Recorded information:

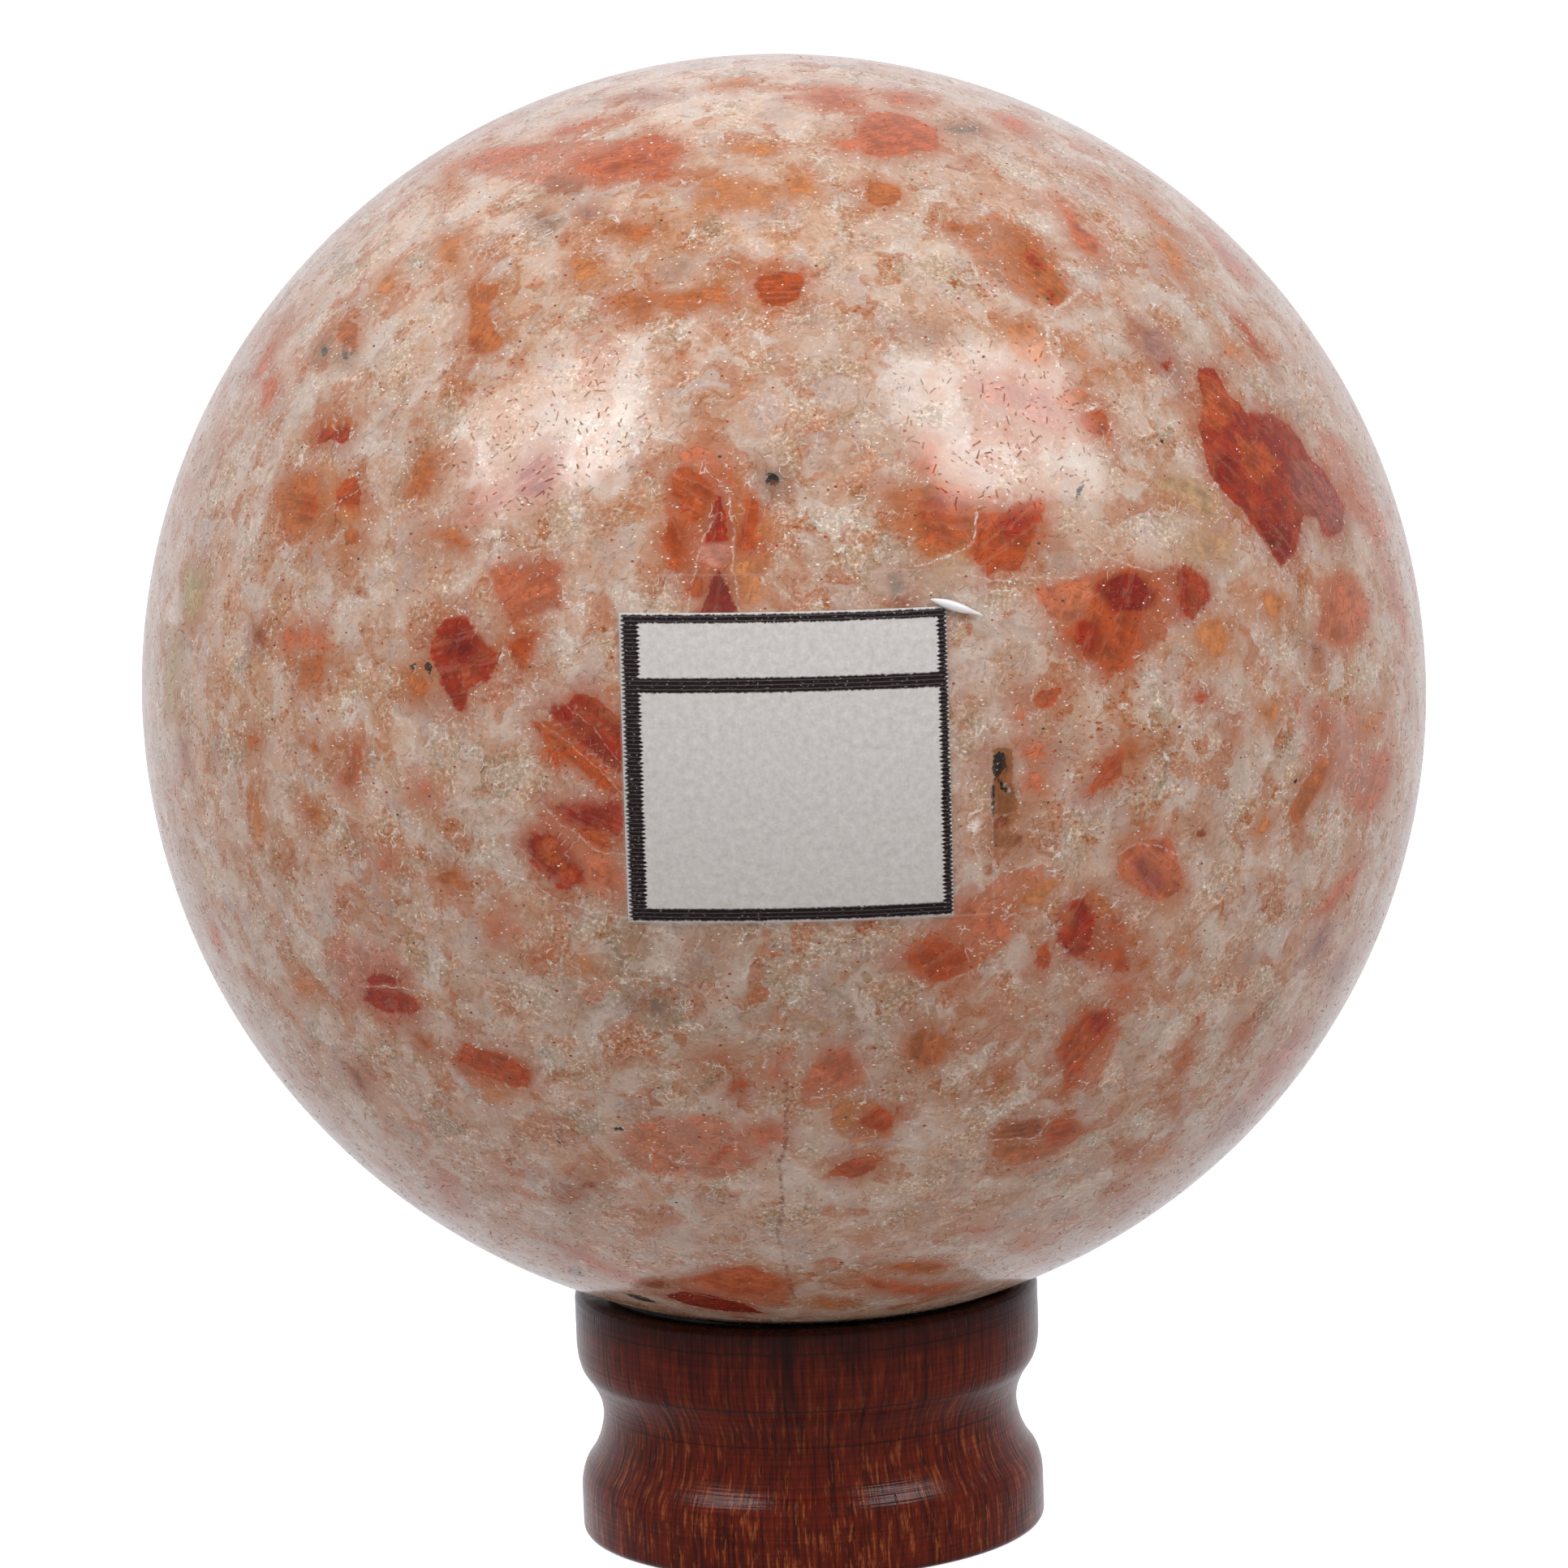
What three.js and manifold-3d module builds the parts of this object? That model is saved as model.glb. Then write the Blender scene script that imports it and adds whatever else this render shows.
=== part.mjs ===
// A polished sunstone sphere on a small turned wooden stand, with a bare
// paper label held on the front of the stone by a strip of clear tape.
// Units are millimetres and +Z is up. The origin is the middle of the
// stand's flat underside, and the label faces -Y.

import * as THREE from 'three';
import * as BufferGeometryUtils from 'three/addons/utils/BufferGeometryUtils.js';
import Module from 'manifold-3d';

const wasm = await Module();
wasm.setup();

// Driving dimensions of the stone. Ground by hand, it is about 1% out of
// round: a little long on a line that falls to the right, short across it.
const STONE_RADIUS = 35;
const LONG_HALF = 35.18;
const SHORT_HALF = 34.73;
const LONG_AXIS_FALL = THREE.MathUtils.degToRad(23);
const STONE_SPLITS = 15;
const TOUCH_TOLERANCE = 1e-5;
const MERGE_DISTANCE = 1e-4;

// Natural stained pit in the stone, beside the label
const PIT_ACROSS = 10.9;
const PIT_UP = 0.2;
const PIT_WIDTH = 1.4;
const PIT_HEIGHT = 5.0;
const PIT_DEPTH = 0.45;
const PIT_SIDES = 12;
const PIT_RINGS = 8;

// Driving dimensions of the stand. Two upright bands of one radius have a
// hollow waist between them, and the lower band has a small shoulder.
const STAND_HEIGHT = 13.8;
const BAND_RADIUS = 12.88;
const TOP_BAND_HEIGHT = 3.1;
const SHOULDER_RADIUS = 12.6;
const SHOULDER_BELOW = 9.95;
const LOWER_BAND_BELOW = 11.3;
const EDGE_ROUNDING = 0.45;
const STAND_SIDES = 60;

// The waist's hollow, as radius and depth below the rim, going up
const WAIST_OUTLINE = [
  [SHOULDER_RADIUS, SHOULDER_BELOW],
  [12.11, 9.2],
  [11.73, 8.3],
  [11.53, 7.2],
  [11.65, 6.2],
  [12.05, 5.3],
  [12.58, 4.5],
  [12.8, 3.8],
];
const WAIST_STEPS = 13;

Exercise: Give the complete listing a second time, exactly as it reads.

Result of this exercise:
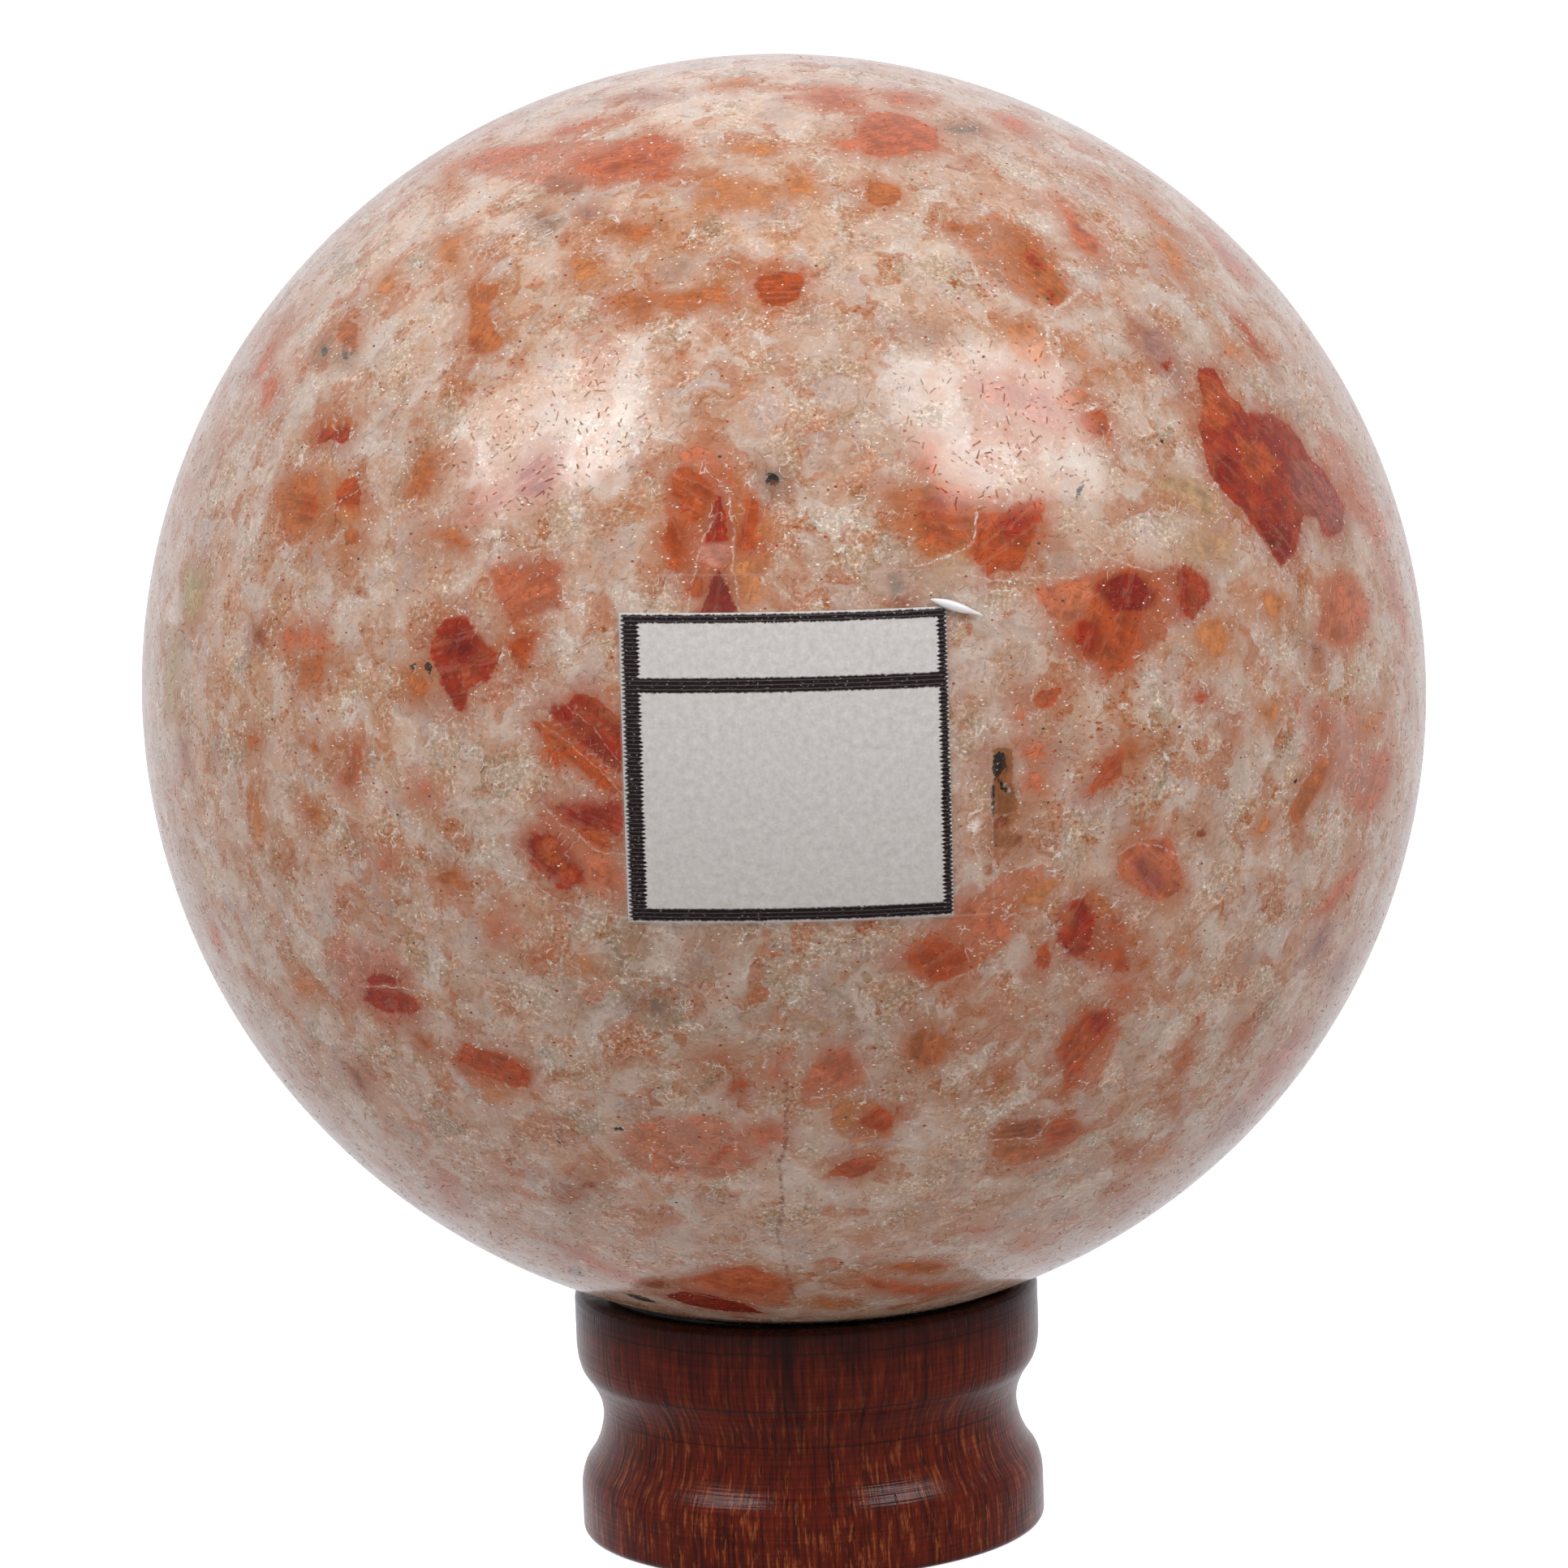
What three.js and manifold-3d module builds the parts of this object? That model is saved as model.glb. Then write the Blender scene script that imports it and adds whatever else this render shows.
=== part.mjs ===
// A polished sunstone sphere on a small turned wooden stand, with a bare
// paper label held on the front of the stone by a strip of clear tape.
// Units are millimetres and +Z is up. The origin is the middle of the
// stand's flat underside, and the label faces -Y.

import * as THREE from 'three';
import * as BufferGeometryUtils from 'three/addons/utils/BufferGeometryUtils.js';
import Module from 'manifold-3d';

const wasm = await Module();
wasm.setup();

// Driving dimensions of the stone. Ground by hand, it is about 1% out of
// round: a little long on a line that falls to the right, short across it.
const STONE_RADIUS = 35;
const LONG_HALF = 35.18;
const SHORT_HALF = 34.73;
const LONG_AXIS_FALL = THREE.MathUtils.degToRad(23);
const STONE_SPLITS = 15;
const TOUCH_TOLERANCE = 1e-5;
const MERGE_DISTANCE = 1e-4;

// Natural stained pit in the stone, beside the label
const PIT_ACROSS = 10.9;
const PIT_UP = 0.2;
const PIT_WIDTH = 1.4;
const PIT_HEIGHT = 5.0;
const PIT_DEPTH = 0.45;
const PIT_SIDES = 12;
const PIT_RINGS = 8;

// Driving dimensions of the stand. Two upright bands of one radius have a
// hollow waist between them, and the lower band has a small shoulder.
const STAND_HEIGHT = 13.8;
const BAND_RADIUS = 12.88;
const TOP_BAND_HEIGHT = 3.1;
const SHOULDER_RADIUS = 12.6;
const SHOULDER_BELOW = 9.95;
const LOWER_BAND_BELOW = 11.3;
const EDGE_ROUNDING = 0.45;
const STAND_SIDES = 60;

// The waist's hollow, as radius and depth below the rim, going up
const WAIST_OUTLINE = [
  [SHOULDER_RADIUS, SHOULDER_BELOW],
  [12.11, 9.2],
  [11.73, 8.3],
  [11.53, 7.2],
  [11.65, 6.2],
  [12.05, 5.3],
  [12.58, 4.5],
  [12.8, 3.8],
];
const WAIST_STEPS = 13;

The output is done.